======== MATERIAL FOR THE TASK

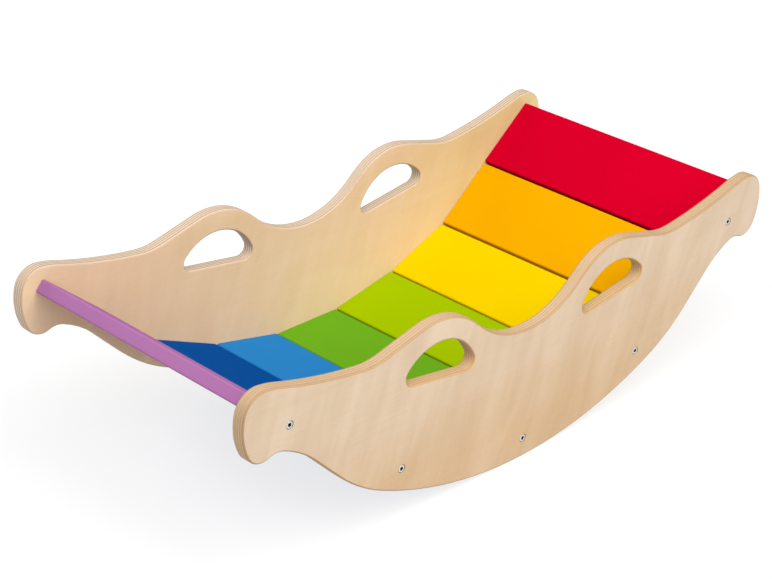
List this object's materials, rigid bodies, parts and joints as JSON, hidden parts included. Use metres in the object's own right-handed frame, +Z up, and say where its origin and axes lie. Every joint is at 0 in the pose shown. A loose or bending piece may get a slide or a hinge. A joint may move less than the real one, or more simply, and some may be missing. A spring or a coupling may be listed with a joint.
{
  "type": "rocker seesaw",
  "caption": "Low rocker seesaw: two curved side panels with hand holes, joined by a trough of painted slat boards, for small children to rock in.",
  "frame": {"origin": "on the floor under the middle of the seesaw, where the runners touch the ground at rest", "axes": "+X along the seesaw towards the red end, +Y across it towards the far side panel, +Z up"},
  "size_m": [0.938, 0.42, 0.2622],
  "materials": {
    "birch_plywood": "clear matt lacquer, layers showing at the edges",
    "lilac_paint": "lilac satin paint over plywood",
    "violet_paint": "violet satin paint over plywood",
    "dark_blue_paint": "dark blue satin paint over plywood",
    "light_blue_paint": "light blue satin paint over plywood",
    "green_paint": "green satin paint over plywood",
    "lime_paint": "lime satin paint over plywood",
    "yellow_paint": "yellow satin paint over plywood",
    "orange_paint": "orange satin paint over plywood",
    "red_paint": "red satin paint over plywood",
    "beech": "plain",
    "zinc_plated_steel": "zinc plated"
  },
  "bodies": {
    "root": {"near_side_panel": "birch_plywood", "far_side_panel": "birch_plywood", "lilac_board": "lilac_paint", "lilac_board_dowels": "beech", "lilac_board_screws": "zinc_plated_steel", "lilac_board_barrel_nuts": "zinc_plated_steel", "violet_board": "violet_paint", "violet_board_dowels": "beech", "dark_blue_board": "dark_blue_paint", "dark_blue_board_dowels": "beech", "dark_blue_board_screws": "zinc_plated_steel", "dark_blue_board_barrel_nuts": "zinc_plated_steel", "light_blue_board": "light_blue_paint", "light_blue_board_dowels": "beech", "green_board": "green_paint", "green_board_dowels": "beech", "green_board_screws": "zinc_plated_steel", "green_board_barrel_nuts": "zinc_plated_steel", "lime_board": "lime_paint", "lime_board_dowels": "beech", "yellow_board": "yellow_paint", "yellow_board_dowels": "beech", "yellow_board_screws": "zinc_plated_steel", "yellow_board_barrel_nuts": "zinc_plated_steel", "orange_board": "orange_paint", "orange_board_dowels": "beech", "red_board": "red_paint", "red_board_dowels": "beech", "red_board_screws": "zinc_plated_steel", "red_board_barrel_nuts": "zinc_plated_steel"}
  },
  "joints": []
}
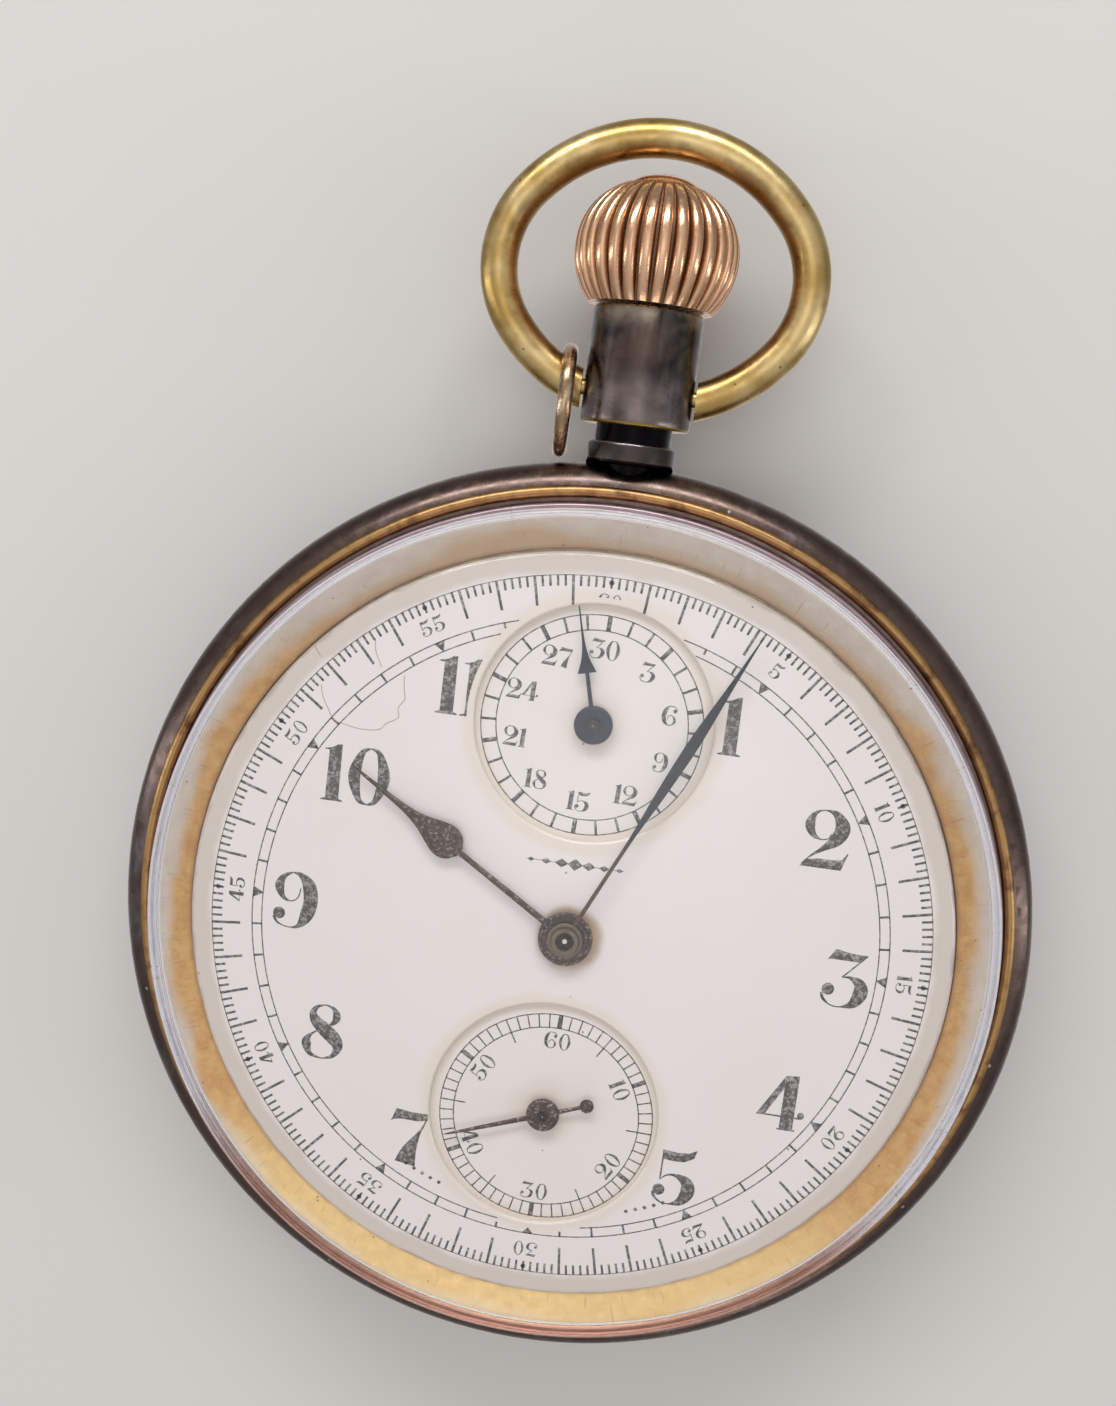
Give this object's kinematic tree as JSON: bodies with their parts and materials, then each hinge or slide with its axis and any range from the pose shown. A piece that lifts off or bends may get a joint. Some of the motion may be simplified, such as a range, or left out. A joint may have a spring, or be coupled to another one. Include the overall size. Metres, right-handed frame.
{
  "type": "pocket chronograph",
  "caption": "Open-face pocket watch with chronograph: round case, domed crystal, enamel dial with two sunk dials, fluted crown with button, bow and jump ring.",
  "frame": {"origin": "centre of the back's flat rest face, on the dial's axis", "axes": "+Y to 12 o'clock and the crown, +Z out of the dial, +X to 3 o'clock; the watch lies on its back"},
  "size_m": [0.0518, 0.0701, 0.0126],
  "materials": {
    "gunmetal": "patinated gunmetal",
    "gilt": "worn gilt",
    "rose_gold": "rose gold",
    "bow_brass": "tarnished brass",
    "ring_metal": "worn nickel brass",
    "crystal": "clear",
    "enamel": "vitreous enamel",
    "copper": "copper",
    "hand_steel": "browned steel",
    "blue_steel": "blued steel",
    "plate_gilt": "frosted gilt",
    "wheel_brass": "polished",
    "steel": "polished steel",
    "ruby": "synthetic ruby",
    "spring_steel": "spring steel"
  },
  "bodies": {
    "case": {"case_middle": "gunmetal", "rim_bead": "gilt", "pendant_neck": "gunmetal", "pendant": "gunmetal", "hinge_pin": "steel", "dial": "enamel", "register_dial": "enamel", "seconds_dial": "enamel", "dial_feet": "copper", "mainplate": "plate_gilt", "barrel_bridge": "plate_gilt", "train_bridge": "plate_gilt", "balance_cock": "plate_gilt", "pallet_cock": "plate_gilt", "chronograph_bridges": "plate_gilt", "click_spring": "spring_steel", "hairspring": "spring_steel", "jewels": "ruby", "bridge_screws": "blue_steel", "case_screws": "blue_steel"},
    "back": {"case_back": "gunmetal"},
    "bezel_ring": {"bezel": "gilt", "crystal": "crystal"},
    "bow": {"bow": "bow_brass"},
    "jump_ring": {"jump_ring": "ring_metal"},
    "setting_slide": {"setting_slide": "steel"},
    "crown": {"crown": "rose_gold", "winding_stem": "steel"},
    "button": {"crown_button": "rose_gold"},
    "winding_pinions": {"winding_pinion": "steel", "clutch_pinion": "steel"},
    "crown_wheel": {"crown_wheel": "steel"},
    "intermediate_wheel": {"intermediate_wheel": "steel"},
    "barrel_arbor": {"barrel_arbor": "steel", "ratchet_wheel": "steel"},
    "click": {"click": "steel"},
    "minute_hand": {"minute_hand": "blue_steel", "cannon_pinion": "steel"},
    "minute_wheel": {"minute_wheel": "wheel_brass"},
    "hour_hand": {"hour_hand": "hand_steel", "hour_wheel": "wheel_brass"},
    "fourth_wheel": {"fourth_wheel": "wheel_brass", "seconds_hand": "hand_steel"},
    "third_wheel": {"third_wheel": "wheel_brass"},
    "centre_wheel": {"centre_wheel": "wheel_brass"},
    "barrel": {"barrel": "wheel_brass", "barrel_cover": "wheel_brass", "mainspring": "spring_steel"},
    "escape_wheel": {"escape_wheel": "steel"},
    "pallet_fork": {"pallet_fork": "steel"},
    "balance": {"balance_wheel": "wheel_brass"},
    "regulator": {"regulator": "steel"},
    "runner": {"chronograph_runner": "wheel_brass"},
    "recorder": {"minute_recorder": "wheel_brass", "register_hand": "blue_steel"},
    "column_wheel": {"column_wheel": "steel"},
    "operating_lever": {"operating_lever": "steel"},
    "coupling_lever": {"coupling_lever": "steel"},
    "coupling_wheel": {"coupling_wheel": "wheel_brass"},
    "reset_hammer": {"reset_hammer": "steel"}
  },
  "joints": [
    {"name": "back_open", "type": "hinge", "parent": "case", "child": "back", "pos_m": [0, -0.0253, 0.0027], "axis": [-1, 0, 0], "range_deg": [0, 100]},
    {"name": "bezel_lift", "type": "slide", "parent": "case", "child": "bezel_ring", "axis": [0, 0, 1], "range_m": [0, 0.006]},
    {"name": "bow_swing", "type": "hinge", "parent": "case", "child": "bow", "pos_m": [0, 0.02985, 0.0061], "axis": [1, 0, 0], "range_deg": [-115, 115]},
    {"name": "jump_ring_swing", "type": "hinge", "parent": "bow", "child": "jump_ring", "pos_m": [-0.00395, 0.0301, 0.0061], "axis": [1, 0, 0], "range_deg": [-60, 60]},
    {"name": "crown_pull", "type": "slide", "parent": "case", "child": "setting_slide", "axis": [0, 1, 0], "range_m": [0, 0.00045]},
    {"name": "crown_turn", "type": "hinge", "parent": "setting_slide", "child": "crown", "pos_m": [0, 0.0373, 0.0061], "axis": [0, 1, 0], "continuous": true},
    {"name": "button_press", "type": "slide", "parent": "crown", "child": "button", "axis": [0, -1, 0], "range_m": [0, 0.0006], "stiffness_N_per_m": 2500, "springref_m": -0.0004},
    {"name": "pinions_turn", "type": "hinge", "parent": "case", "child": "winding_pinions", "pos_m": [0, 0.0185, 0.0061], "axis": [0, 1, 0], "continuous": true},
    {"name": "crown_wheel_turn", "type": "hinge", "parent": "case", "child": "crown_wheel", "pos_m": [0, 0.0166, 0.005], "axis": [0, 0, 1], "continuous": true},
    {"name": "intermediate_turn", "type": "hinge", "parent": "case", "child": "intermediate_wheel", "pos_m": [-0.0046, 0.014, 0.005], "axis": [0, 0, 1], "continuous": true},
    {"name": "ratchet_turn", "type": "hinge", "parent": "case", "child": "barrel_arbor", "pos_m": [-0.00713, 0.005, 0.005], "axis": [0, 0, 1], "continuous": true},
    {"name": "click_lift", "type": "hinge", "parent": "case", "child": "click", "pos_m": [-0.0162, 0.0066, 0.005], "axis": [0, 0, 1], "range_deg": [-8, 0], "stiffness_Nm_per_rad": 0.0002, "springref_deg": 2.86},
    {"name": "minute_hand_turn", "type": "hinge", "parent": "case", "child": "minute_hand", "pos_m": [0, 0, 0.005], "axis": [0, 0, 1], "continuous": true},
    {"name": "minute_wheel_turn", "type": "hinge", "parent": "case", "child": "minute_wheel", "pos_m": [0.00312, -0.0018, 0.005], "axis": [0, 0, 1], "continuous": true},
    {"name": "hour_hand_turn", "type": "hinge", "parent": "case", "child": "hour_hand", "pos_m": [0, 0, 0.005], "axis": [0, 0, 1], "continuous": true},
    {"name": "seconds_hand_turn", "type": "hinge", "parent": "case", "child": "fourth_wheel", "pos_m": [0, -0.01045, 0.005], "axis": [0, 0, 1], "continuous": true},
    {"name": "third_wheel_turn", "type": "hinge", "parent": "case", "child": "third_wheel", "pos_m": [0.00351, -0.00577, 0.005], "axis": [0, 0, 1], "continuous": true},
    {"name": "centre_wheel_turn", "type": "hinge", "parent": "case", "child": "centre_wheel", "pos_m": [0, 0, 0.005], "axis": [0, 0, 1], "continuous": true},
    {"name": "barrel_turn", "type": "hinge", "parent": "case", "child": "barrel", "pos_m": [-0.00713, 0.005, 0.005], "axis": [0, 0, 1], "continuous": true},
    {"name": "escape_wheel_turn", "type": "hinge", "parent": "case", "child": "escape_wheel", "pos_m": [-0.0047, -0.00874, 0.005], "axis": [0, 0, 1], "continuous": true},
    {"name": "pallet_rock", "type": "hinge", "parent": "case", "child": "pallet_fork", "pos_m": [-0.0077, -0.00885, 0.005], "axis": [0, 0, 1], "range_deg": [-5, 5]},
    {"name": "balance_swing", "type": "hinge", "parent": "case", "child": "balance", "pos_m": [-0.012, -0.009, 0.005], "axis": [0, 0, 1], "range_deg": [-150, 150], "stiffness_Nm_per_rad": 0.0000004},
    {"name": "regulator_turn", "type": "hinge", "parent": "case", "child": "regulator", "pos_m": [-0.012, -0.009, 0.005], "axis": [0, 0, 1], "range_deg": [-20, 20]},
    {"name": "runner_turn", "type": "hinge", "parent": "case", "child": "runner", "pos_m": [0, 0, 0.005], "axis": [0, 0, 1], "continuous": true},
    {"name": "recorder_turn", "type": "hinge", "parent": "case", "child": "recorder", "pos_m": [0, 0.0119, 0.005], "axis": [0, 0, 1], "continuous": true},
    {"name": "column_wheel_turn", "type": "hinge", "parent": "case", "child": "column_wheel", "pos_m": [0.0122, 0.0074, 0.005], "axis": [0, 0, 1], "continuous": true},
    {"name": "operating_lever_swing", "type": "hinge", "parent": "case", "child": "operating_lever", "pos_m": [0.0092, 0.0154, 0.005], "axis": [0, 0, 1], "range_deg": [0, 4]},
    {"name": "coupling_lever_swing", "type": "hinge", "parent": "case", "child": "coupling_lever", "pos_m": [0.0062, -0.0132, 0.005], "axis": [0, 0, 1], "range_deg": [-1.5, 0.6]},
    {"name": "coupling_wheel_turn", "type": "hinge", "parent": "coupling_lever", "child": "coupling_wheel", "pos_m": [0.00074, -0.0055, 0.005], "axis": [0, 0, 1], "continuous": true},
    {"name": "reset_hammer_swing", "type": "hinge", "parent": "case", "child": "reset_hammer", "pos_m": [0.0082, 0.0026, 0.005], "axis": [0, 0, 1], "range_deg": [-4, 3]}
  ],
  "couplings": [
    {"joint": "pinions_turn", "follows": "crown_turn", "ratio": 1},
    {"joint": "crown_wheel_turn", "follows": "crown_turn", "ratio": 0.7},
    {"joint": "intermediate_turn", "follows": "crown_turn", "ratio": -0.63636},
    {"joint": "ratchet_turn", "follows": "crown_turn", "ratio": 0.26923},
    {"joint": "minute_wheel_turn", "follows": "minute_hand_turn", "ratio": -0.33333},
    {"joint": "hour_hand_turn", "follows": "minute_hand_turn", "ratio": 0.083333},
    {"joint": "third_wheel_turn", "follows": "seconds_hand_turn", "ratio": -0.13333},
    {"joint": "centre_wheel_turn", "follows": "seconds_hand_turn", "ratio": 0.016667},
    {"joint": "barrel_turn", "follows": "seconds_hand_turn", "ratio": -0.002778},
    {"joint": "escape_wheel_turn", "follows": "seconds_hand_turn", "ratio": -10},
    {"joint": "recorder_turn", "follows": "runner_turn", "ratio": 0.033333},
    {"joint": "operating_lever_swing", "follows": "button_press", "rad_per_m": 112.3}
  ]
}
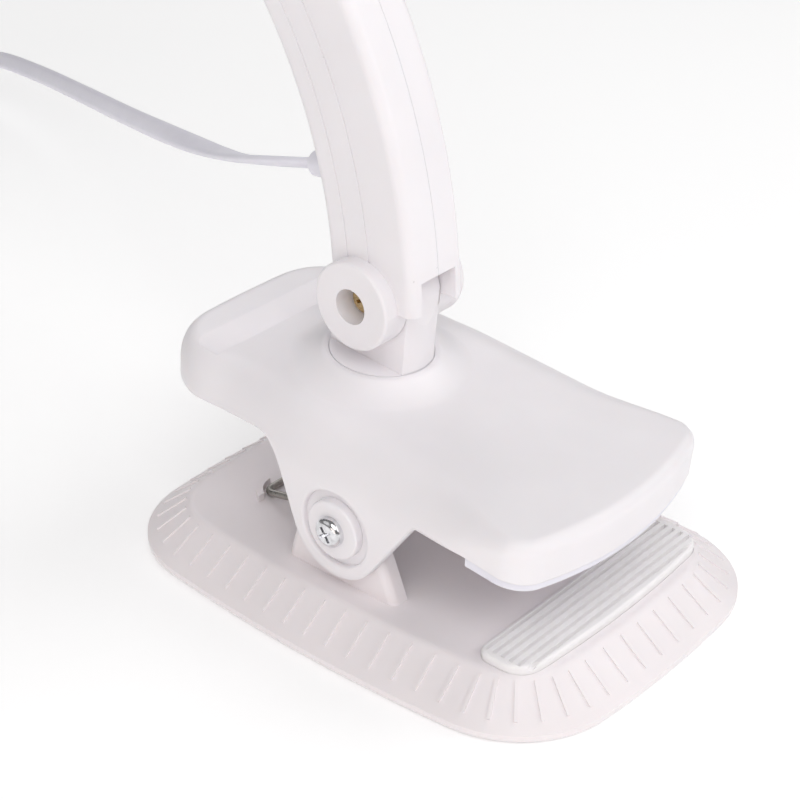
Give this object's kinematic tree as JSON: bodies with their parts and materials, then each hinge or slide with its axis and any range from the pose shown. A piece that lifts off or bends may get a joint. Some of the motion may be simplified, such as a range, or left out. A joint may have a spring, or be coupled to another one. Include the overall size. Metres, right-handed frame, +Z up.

================

YOUR GOAL → In the records above, find the lines containing "joints" and copy them.

RESULT OF THE TASK →
List this object's materials, rigid bodies, parts and joints as JSON, hidden parts included. Use metres in the object's own right-handed frame, +Z up, and say where its origin and axes lie. Every joint is at 0 in the pose shown. A loose or bending piece may get a slide or a hinge. A joint may move less than the real one, or more simply, and some may be missing. A spring or a coupling may be listed with a joint.
  "joints": []
  "joints": [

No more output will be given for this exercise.